ABSTRACT

The shift from exogenous (divine) explanation of society to endogenous ones typified the revolution of the Enlightenment. Society, accordingly, is the product of individuals’ rational interests. But the same must apply to ethics. The innovative part of Smith’s ethics is that he treats ethics as a social theory and applies to it the same reasoning he applies to economic analysis. This form of reasoning is a special mix of an empiricist-evolutionary approach combined with deductive reasoning. Consequently, Smith’s ethics is not really about what is or is not morally good or right. Instead, it is about how these concepts are being formed endogenously in society, which means that they are also susceptible to changing circumstances.

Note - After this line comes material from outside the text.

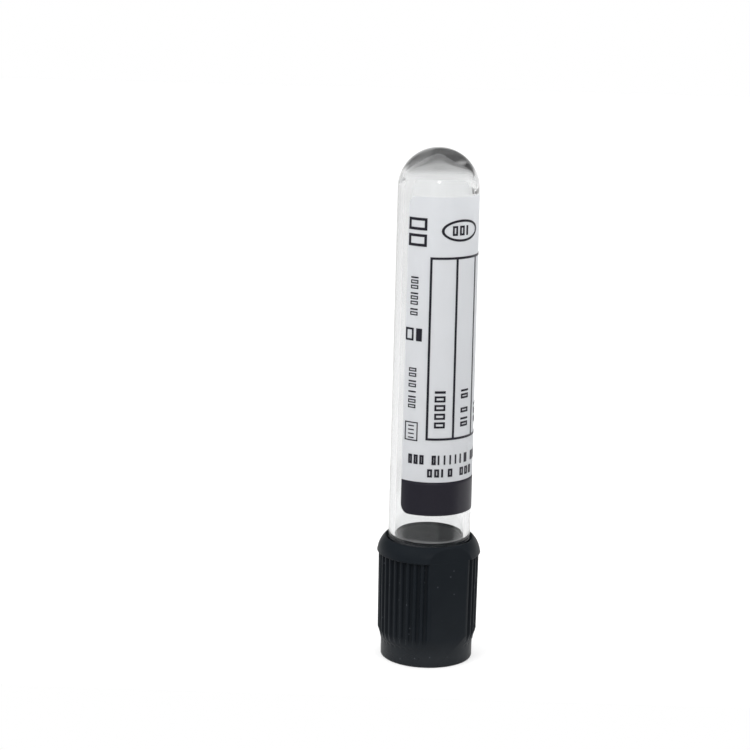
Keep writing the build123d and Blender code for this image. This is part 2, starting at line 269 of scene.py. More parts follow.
def under_label(tree):
    """1 where the label's glue wets the tube's outside, so that no air turns light back, else 0.
    The place is unrolled to (R angle, z) from the label's middle and tested against its rounded
    outline: |max(|place| - half size + corner, 0)| < corner. The inside of the wall is left out."""
    place = tree.nodes.new("ShaderNodeTexCoord")
    turn = tree.nodes.new("ShaderNodeMapping")
    turn.inputs["Rotation"].default_value = (0, 0, pi / 2 - LABEL_MIDDLE)
    turn.inputs["Location"].default_value = (0, 0, -(LABEL_LOW.z + LABEL_HIGH.z) / 2)
    split = tree.nodes.new("ShaderNodeSeparateXYZ")
    unrolled = tree.nodes.new("ShaderNodeCombineXYZ")
    tree.links.new(place.outputs["Object"], turn.inputs["Vector"])
    tree.links.new(turn.outputs["Vector"], split.inputs["Vector"])
    angle = maths(tree, "ARCTAN2", split.outputs["Y"], split.outputs["X"])
    tree.links.new(maths(tree, "MULTIPLY", angle, UNROLL_R), unrolled.inputs["X"])
    tree.links.new(split.outputs["Z"], unrolled.inputs["Y"])
    straight = (UNROLL_R * LABEL_HALF - LABEL_CORNER,
                (LABEL_HIGH.z - LABEL_LOW.z) / 2 - LABEL_CORNER, 0)
    beyond = vector_maths(tree, "ABSOLUTE", unrolled.outputs["Vector"])
    beyond = vector_maths(tree, "SUBTRACT", beyond.outputs["Vector"], straight)
    beyond = vector_maths(tree, "MAXIMUM", beyond.outputs["Vector"], (0, 0, 0))
    beyond = vector_maths(tree, "LENGTH", beyond.outputs["Vector"])
    covered = maths(tree, "LESS_THAN", beyond.outputs["Value"], LABEL_CORNER)
    flat = vector_maths(tree, "MULTIPLY", place.outputs["Object"], (1, 1, 0))
    radius = vector_maths(tree, "LENGTH", flat.outputs["Vector"])
    outside = maths(tree, "GREATER_THAN", radius.outputs["Value"], MID_WALL_R)
    return maths(tree, "MULTIPLY", covered, outside)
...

Extrapolating from the way people form their moral opinion, Smith constructs the rationalist part of his model – the impartial spectator – which resembles Kant’s categorical imperative. However, in reality, human character and circumstances interfere with the way people judge. It may also lead to a corruption of moral sentiments. One aspect of such corruption is the naturally built-in interchangeability between sympathy and utility (in the sense of the beauty of well-contrived systems). The immediate outcome suggests that in the world of economic interactions, self-interested people may deem natural liberty as morally good for all the reasons an informed observer will judge as wrong. Thus, Smith’s contribution is a theory of relative morality that may explain not only social evolution but also the way it affects morality.